INSTRUCTIONS FOR THE TASK:
Extract the data exactly, missing nothing.

========================================

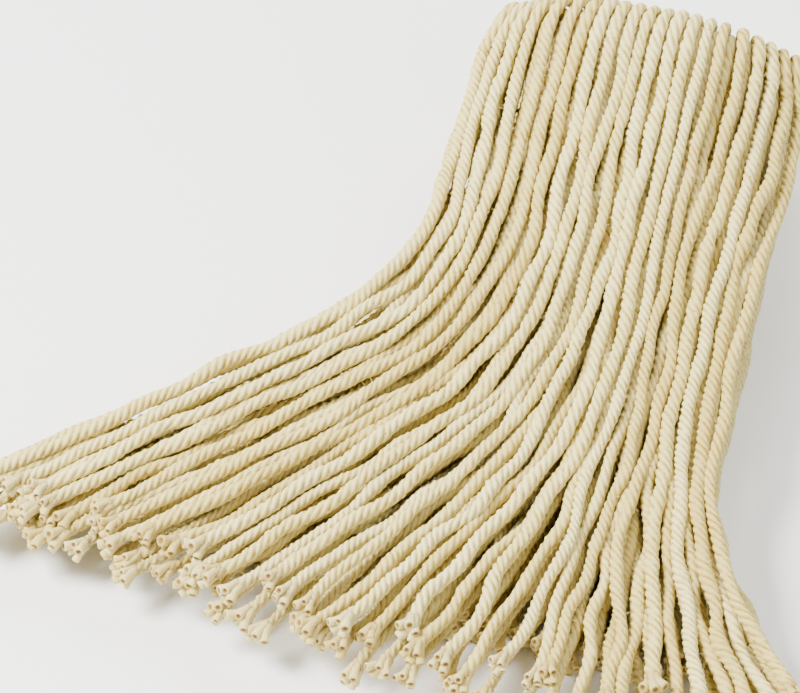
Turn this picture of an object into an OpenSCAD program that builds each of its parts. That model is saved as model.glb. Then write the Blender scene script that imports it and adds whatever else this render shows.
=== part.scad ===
// Cut-end cotton mop head, folded over at its sewn head tape and lying on its side on a flat surface.
// Strands of cotton yarn lie side by side in layers between two strips of tape. Below the tape they
// bend forward on to the surface as the lower fringe. Above it they arch over a crest, come down on
// the lower fringe and fan out as the upper fringe. X runs along the tape, the strands run towards -Y
// and +Z is up. The origin is at the bottom centre of the whole head.

/* [Yarn] */
// Diameter of one strand of yarn
yarn_d = 5.6; // [4.5:0.1:6.5]
// Clear space kept between neighbouring strands
yarn_gap = 0.4; // [0.3:0.05:1]
// Diameter of a strand where the tape squeezes it
pressed_d = 4.4; // [3.4:0.1:4.4]
// Strands side by side in one layer
columns = 21; // [12:1:24]
// Length of yarn from the top edge of the tape to the cut end of the upper fringe
upper_length = 378; // [340:1:480]
// Length of yarn from the bottom edge of the tape to the cut end of the lower fringe
lower_length = 327; // [300:1:450]
// How unevenly the ends are cut, to each side of the mean length
cut_spread = 6; // [0:1:20]

/* [Head tape] */
// Width of both strips of tape
tape_w = 25; // [24:1:32]
// Thickness of one strip of tape
tape_t = 1.2; // [0.8:0.1:2]
// How far the tape runs past the outermost strand at each end
tape_overhang = 3; // [1:0.5:8]
// Rows of stitching across the strands
stitch_rows = 3; // [2:1:4]
// Length of one stitch
stitch_l = 4; // [2.5:0.5:5]
// Width of the flattened sewing thread
thread_w = 1; // [0.6:0.1:1.4]
// Height that the thread stands off the tape
thread_t = 0.6; // [0.4:0.1:0.9]

/* [Folded shape] */
// Radius of the bend from the tape down to the surface, at the outermost strand
floor_bend = 24; // [23:1:34]
// Radius of the inside of the crest at the middle of the head
crest_mid = 16; // [12:1:26]
// Radius of the inside of the crest at the two flanks
crest_flank = 7; // [6:1:16]
// How far the flanks of the crest roll down past that
flank_roll = 11; // [0:1:16]
// Clear space between the upper fringe and the lower one where they meet
fringe_gap = 1.5; // [0.6:0.1:4]
// Where along the strands the slope off the crest begins to flatten
slope_start = 105; // [80:1:140]
// How much of the strand the flattening takes
slope_run = 150; // [100:1:200]

/* [Fan] */
// Heading of the strands at the tape, to the right of straight ahead, in degrees
start_heading = 3; // [-6:1:6]
// Spread of that heading from the middle to each flank, in degrees
start_spread = 2.5; // [2:1:8]
// Heading of the middle strands at their cut ends, in degrees
end_heading = -27; // [-40:1:0]
// Spread of that heading from the middle to each flank, in degrees
end_spread = 42; // [20:1:48]
// Extra turn to the right that both flanks take at the cut ends, in degrees
end_skew = 30; // [0:1:36]
// Where along the left flank the strands begin to turn
turn_start = 70; // [50:1:120]
// How much further along the right flank begins its turn
turn_lag = 132; // [60:1:200]
// How much of the strand the turn takes
turn_run = 155; // [120:1:220]

/* [Hidden] */
LAYERS = 4;
BLOCKS = 5;
SIDES = 6;
FINE = 10; // fine steps between two rings, for adding up a strand's path
TURN_UP = 5; // ring gaps round the crest
TURN_LOW = 3; // ring gaps round the bend to the surface
RING_REACH = 80; // most yarn between two rings past the bend or the crest
LOWER_SWEEP = 0.85; // the lower fringe's headings, as a share of the upper one's
LOWER_LEAD = 20; // how much sooner along the strand the lower fringe turns
SQUEEZE_RUN = 28; // yarn over which a strand swells back to its full size
ROLL_IN = 30; // yarn over which the flanks roll down
ROLL_OUT = 45; // where along the yarn the roll begins to fade
ROLL_RUN = 110; // yarn over which it fades
END_STEP = 0.4; // share of each layer's longer way round a bend that shows at the cut ends
PROBE = 0.01; // sideways step that finds the slope of a fringe

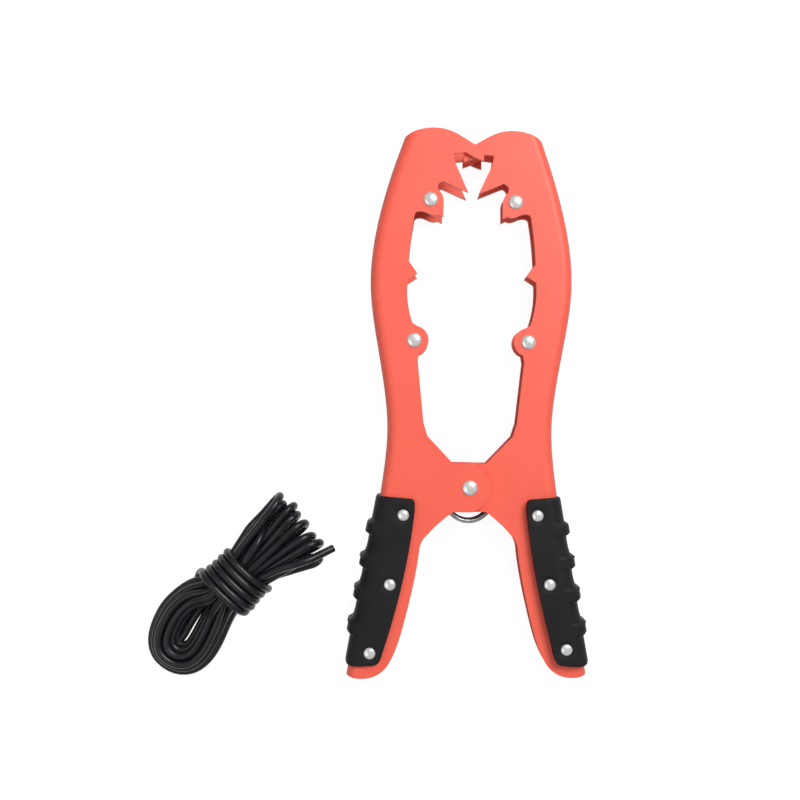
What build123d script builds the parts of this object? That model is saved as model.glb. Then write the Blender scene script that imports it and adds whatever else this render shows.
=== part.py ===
"""Spring-closed lip grip: two nested sheet-metal arms on one pivot, with grips, rivets, spring and tether.

Millimetres. The tool lies on its back with the jaws towards +Y and the front face towards +Z. The origin
is under the middle of the tool, level with the backs of the grips. Arm outlines are drawn about the
pivot, with x measured outwards from the centre line, and mirrored for the left arm.
"""

import os
from math import cos, radians, sin, tan

from build123d import *

os.makedirs("parts", exist_ok=True)

# --- driving sizes ---------------------------------------------------------------------------------
SHEET = 2.0  # steel sheet of both arms
BEND = 5.0  # outer radius of the folded edge
ARM_GAP = 0.6  # between the nested plates, each side
LEFT_DEPTH = 20.0  # outer channel, front to back
GRIP_WALL = 2.2  # rubber on the faces of the outer channel
LEFT_GRIP_WIDER = 1.2  # the outer channel's grip reaches further over its plates
JAW_TOP = 170.9  # crest above the pivot
HANDLE_BOTTOM = 90.0  # handle ends below the pivot
HUB_HALF = 11.5  # half height of the hub plates
EAR_REACH = 9.6  # how far each hub plate passes the pivot
RUNNING = 0.05  # radial clearance of everything that turns or is slipped on

# radii of the rivets and of what sits on them
PIVOT_SHANK = 2.5
PIVOT_HEAD = 3.75
PIVOT_SLEEVE = 3.7
PIVOT_WASHER = 7.0
PIVOT_BURR = 5.0
JAW_SHANK = 2.25
JAW_HEAD = 3.5
JAW_SPACER = 4.0
GRIP_SHANK = 1.6
GRIP_HEAD = 2.75
GRIP_SPACER = 3.0
GRIP_BURR = 3.6

END_PLAY = 0.1  # at each end of the sleeve and each face of the washers
BURR = 0.6  # thickness of the washers under the rivet tails
SINK_FLOOR = 0.6  # rubber left under a sunk rivet tail
SINK_RADIUS = 4.0
RIB_RADIUS = 6.0
RIB_INSET = 3.2

WIRE = 1.2  # radius of the spring wire
COIL_RADIUS = 10.4  # to the middle of the wire
COIL_DROP = 5.3  # the coil hangs on the sleeve, below the pivot
COIL_TURNS = 3
COIL_PITCH = 2.5
LEG_REACH = 42.2  # leg ends, from the centre line
LEG_LEAN = 48.7  # legs, from straight down

CORD = 3.8  # diameter of the tether
LOOP_HEIGHT = 13.0
FOLD_HEIGHT = 14.0
NECK_HEIGHT = 21.0
HANK_CENTRE = (-112.4, -86.8)
HANK_TURN = 45.5
NECK_PLACE = (-7.4, 0.0, NECK_HEIGHT / 2)  # in the hank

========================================

RESPONSE TO THIS TASK:
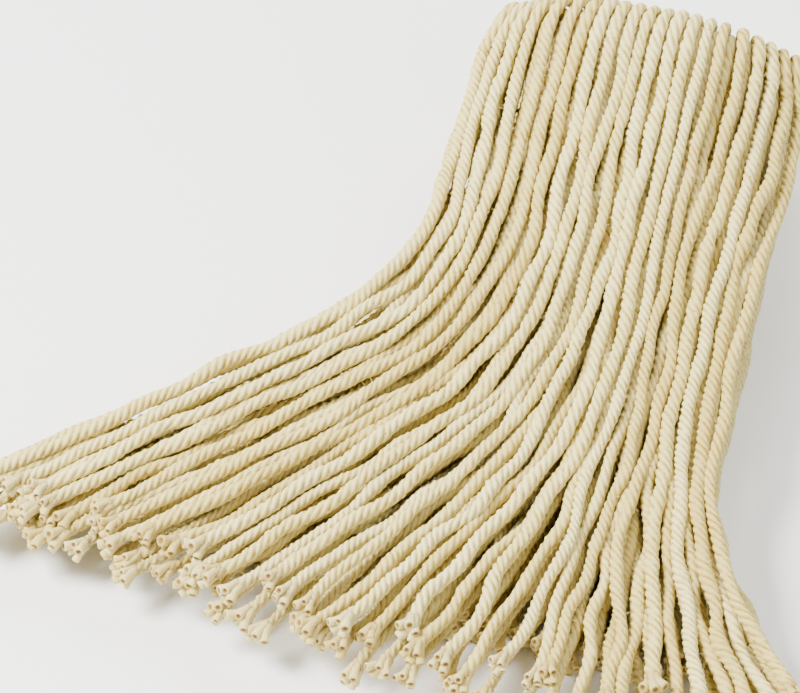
Turn this picture of an object into an OpenSCAD program that builds each of its parts. That model is saved as model.glb. Then write the Blender scene script that imports it and adds whatever else this render shows.
=== part.scad ===
// Cut-end cotton mop head, folded over at its sewn head tape and lying on its side on a flat surface.
// Strands of cotton yarn lie side by side in layers between two strips of tape. Below the tape they
// bend forward on to the surface as the lower fringe. Above it they arch over a crest, come down on
// the lower fringe and fan out as the upper fringe. X runs along the tape, the strands run towards -Y
// and +Z is up. The origin is at the bottom centre of the whole head.

/* [Yarn] */
// Diameter of one strand of yarn
yarn_d = 5.6; // [4.5:0.1:6.5]
// Clear space kept between neighbouring strands
yarn_gap = 0.4; // [0.3:0.05:1]
// Diameter of a strand where the tape squeezes it
pressed_d = 4.4; // [3.4:0.1:4.4]
// Strands side by side in one layer
columns = 21; // [12:1:24]
// Length of yarn from the top edge of the tape to the cut end of the upper fringe
upper_length = 378; // [340:1:480]
// Length of yarn from the bottom edge of the tape to the cut end of the lower fringe
lower_length = 327; // [300:1:450]
// How unevenly the ends are cut, to each side of the mean length
cut_spread = 6; // [0:1:20]

/* [Head tape] */
// Width of both strips of tape
tape_w = 25; // [24:1:32]
// Thickness of one strip of tape
tape_t = 1.2; // [0.8:0.1:2]
// How far the tape runs past the outermost strand at each end
tape_overhang = 3; // [1:0.5:8]
// Rows of stitching across the strands
stitch_rows = 3; // [2:1:4]
// Length of one stitch
stitch_l = 4; // [2.5:0.5:5]
// Width of the flattened sewing thread
thread_w = 1; // [0.6:0.1:1.4]
// Height that the thread stands off the tape
thread_t = 0.6; // [0.4:0.1:0.9]

/* [Folded shape] */
// Radius of the bend from the tape down to the surface, at the outermost strand
floor_bend = 24; // [23:1:34]
// Radius of the inside of the crest at the middle of the head
crest_mid = 16; // [12:1:26]
// Radius of the inside of the crest at the two flanks
crest_flank = 7; // [6:1:16]
// How far the flanks of the crest roll down past that
flank_roll = 11; // [0:1:16]
// Clear space between the upper fringe and the lower one where they meet
fringe_gap = 1.5; // [0.6:0.1:4]
// Where along the strands the slope off the crest begins to flatten
slope_start = 105; // [80:1:140]
// How much of the strand the flattening takes
slope_run = 150; // [100:1:200]

/* [Fan] */
// Heading of the strands at the tape, to the right of straight ahead, in degrees
start_heading = 3; // [-6:1:6]
// Spread of that heading from the middle to each flank, in degrees
start_spread = 2.5; // [2:1:8]
// Heading of the middle strands at their cut ends, in degrees
end_heading = -27; // [-40:1:0]
// Spread of that heading from the middle to each flank, in degrees
end_spread = 42; // [20:1:48]
// Extra turn to the right that both flanks take at the cut ends, in degrees
end_skew = 30; // [0:1:36]
// Where along the left flank the strands begin to turn
turn_start = 70; // [50:1:120]
// How much further along the right flank begins its turn
turn_lag = 132; // [60:1:200]
// How much of the strand the turn takes
turn_run = 155; // [120:1:220]

/* [Hidden] */
LAYERS = 4;
BLOCKS = 5;
SIDES = 6;
FINE = 10; // fine steps between two rings, for adding up a strand's path
TURN_UP = 5; // ring gaps round the crest
TURN_LOW = 3; // ring gaps round the bend to the surface
RING_REACH = 80; // most yarn between two rings past the bend or the crest
LOWER_SWEEP = 0.85; // the lower fringe's headings, as a share of the upper one's
LOWER_LEAD = 20; // how much sooner along the strand the lower fringe turns
SQUEEZE_RUN = 28; // yarn over which a strand swells back to its full size
ROLL_IN = 30; // yarn over which the flanks roll down
ROLL_OUT = 45; // where along the yarn the roll begins to fade
ROLL_RUN = 110; // yarn over which it fades
END_STEP = 0.4; // share of each layer's longer way round a bend that shows at the cut ends
PROBE = 0.01; // sideways step that finds the slope of a fringe

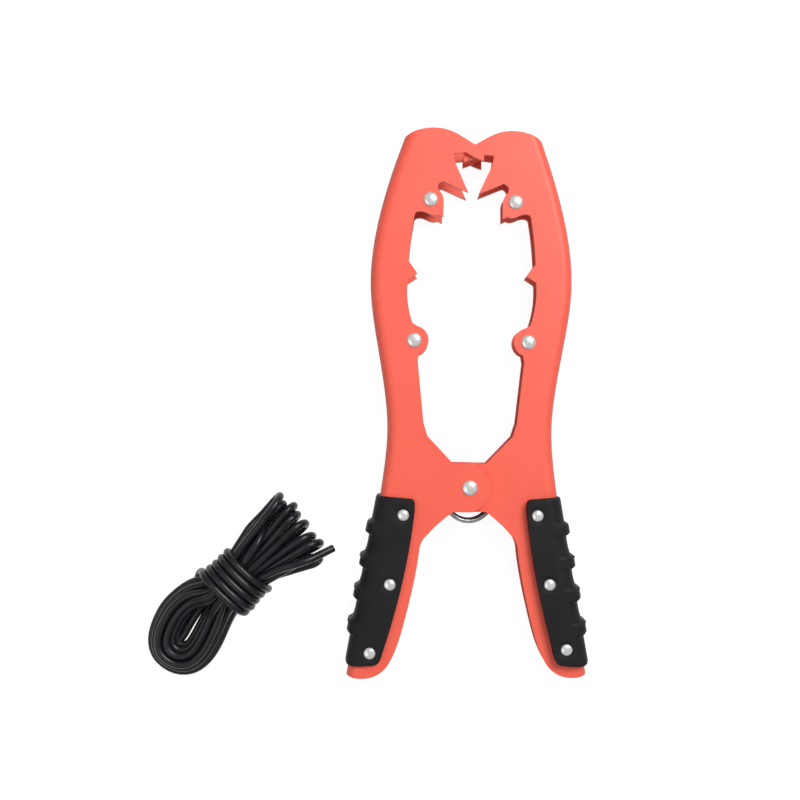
What build123d script builds the parts of this object? That model is saved as model.glb. Then write the Blender scene script that imports it and adds whatever else this render shows.
=== part.py ===
"""Spring-closed lip grip: two nested sheet-metal arms on one pivot, with grips, rivets, spring and tether.

Millimetres. The tool lies on its back with the jaws towards +Y and the front face towards +Z. The origin
is under the middle of the tool, level with the backs of the grips. Arm outlines are drawn about the
pivot, with x measured outwards from the centre line, and mirrored for the left arm.
"""

import os
from math import cos, radians, sin, tan

from build123d import *

os.makedirs("parts", exist_ok=True)

# --- driving sizes ---------------------------------------------------------------------------------
SHEET = 2.0  # steel sheet of both arms
BEND = 5.0  # outer radius of the folded edge
ARM_GAP = 0.6  # between the nested plates, each side
LEFT_DEPTH = 20.0  # outer channel, front to back
GRIP_WALL = 2.2  # rubber on the faces of the outer channel
LEFT_GRIP_WIDER = 1.2  # the outer channel's grip reaches further over its plates
JAW_TOP = 170.9  # crest above the pivot
HANDLE_BOTTOM = 90.0  # handle ends below the pivot
HUB_HALF = 11.5  # half height of the hub plates
EAR_REACH = 9.6  # how far each hub plate passes the pivot
RUNNING = 0.05  # radial clearance of everything that turns or is slipped on

# radii of the rivets and of what sits on them
PIVOT_SHANK = 2.5
PIVOT_HEAD = 3.75
PIVOT_SLEEVE = 3.7
PIVOT_WASHER = 7.0
PIVOT_BURR = 5.0
JAW_SHANK = 2.25
JAW_HEAD = 3.5
JAW_SPACER = 4.0
GRIP_SHANK = 1.6
GRIP_HEAD = 2.75
GRIP_SPACER = 3.0
GRIP_BURR = 3.6

END_PLAY = 0.1  # at each end of the sleeve and each face of the washers
BURR = 0.6  # thickness of the washers under the rivet tails
SINK_FLOOR = 0.6  # rubber left under a sunk rivet tail
SINK_RADIUS = 4.0
RIB_RADIUS = 6.0
RIB_INSET = 3.2

WIRE = 1.2  # radius of the spring wire
COIL_RADIUS = 10.4  # to the middle of the wire
COIL_DROP = 5.3  # the coil hangs on the sleeve, below the pivot
COIL_TURNS = 3
COIL_PITCH = 2.5
LEG_REACH = 42.2  # leg ends, from the centre line
LEG_LEAN = 48.7  # legs, from straight down

CORD = 3.8  # diameter of the tether
LOOP_HEIGHT = 13.0
FOLD_HEIGHT = 14.0
NECK_HEIGHT = 21.0
HANK_CENTRE = (-112.4, -86.8)
HANK_TURN = 45.5
NECK_PLACE = (-7.4, 0.0, NECK_HEIGHT / 2)  # in the hank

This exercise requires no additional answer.